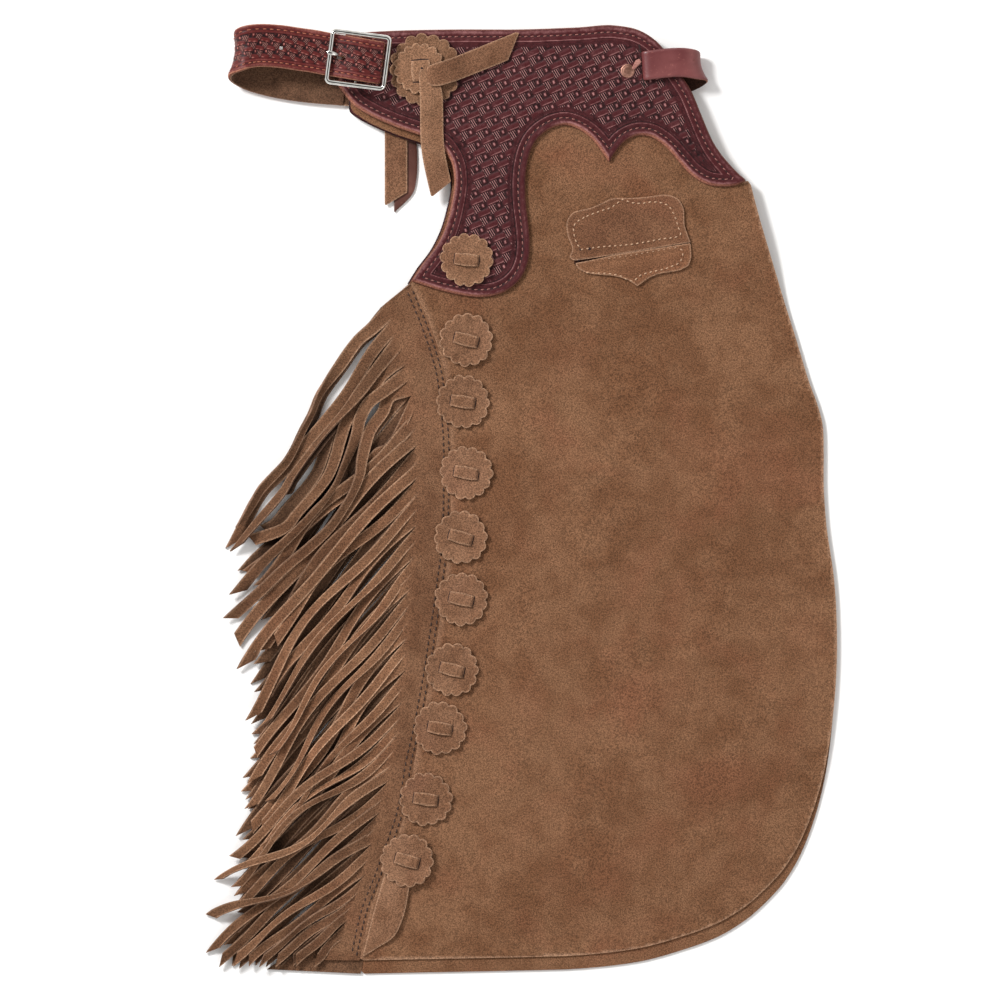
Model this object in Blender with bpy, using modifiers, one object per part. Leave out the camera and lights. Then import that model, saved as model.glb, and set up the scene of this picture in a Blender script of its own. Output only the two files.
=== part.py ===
"""Western fringed chaps, folded in half along the front and laid flat.

The near leg lies on the far leg. +X runs to the front edge, +Y to the waist and +Z up from the
surface that the chaps rest on. Tables are in millimetres, and the model is in metres.
"""

import math
import random
from collections import namedtuple

import bmesh
import bpy
from mathutils import Matrix, Vector
from mathutils.geometry import interpolate_bezier

MM = 0.001
GAP = 0.3  # between sewn or stacked pieces

# Leather thicknesses
SUEDE = 1.6
FAR_FRINGE_SUEDE = 1.4
YOKE_LEATHER = 3.2
LACE = 1.3
THONG = 1.4
BILLET_LEATHER = 3.0
BILLET_LINING = 1.2
STRAP_LEATHER = 2.6
CHAPE_LEATHER = 1.2

# Widths
BILLET_WIDTH = 39.0
STRAP_WIDTH = 26.5
THONG_WIDTH = 21.0
LACE_WIDTH = 10.0
YOKE_BORDER = 12.0
YOKE_FIELD_DEPTH = 0.5
LINING_INSET = 1.5
LINING_NARROWER = 1.0

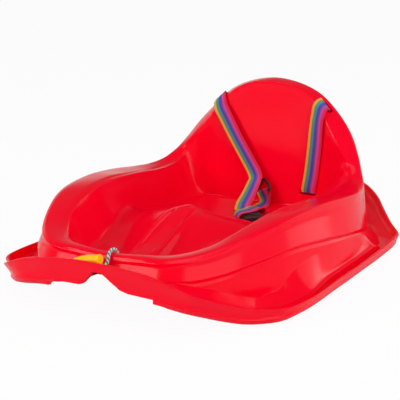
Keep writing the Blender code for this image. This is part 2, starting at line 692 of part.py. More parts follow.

■ Given instruction: Please give back only the lines between the first line of the entries and the line with "and laid flat.", both ends included, word for word.

■ The answer:
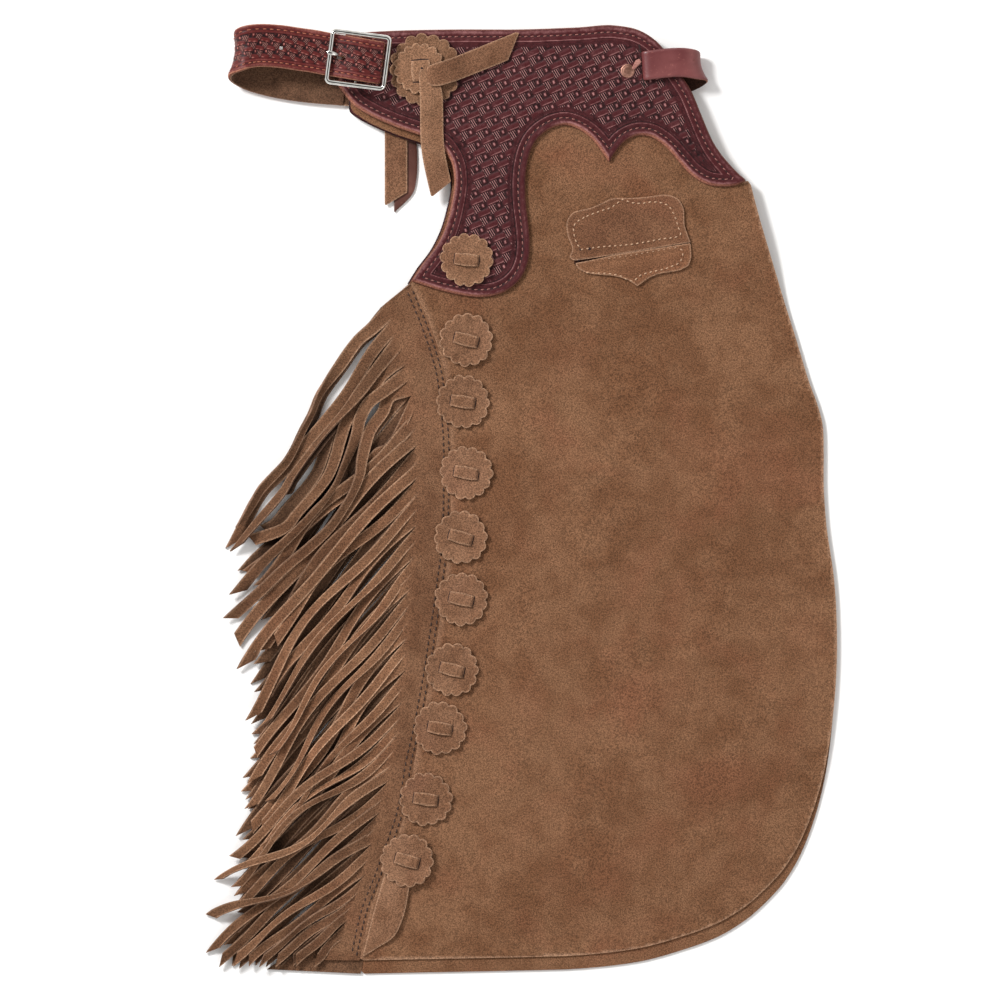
Model this object in Blender with bpy, using modifiers, one object per part. Leave out the camera and lights. Then import that model, saved as model.glb, and set up the scene of this picture in a Blender script of its own. Output only the two files.
=== part.py ===
"""Western fringed chaps, folded in half along the front and laid flat.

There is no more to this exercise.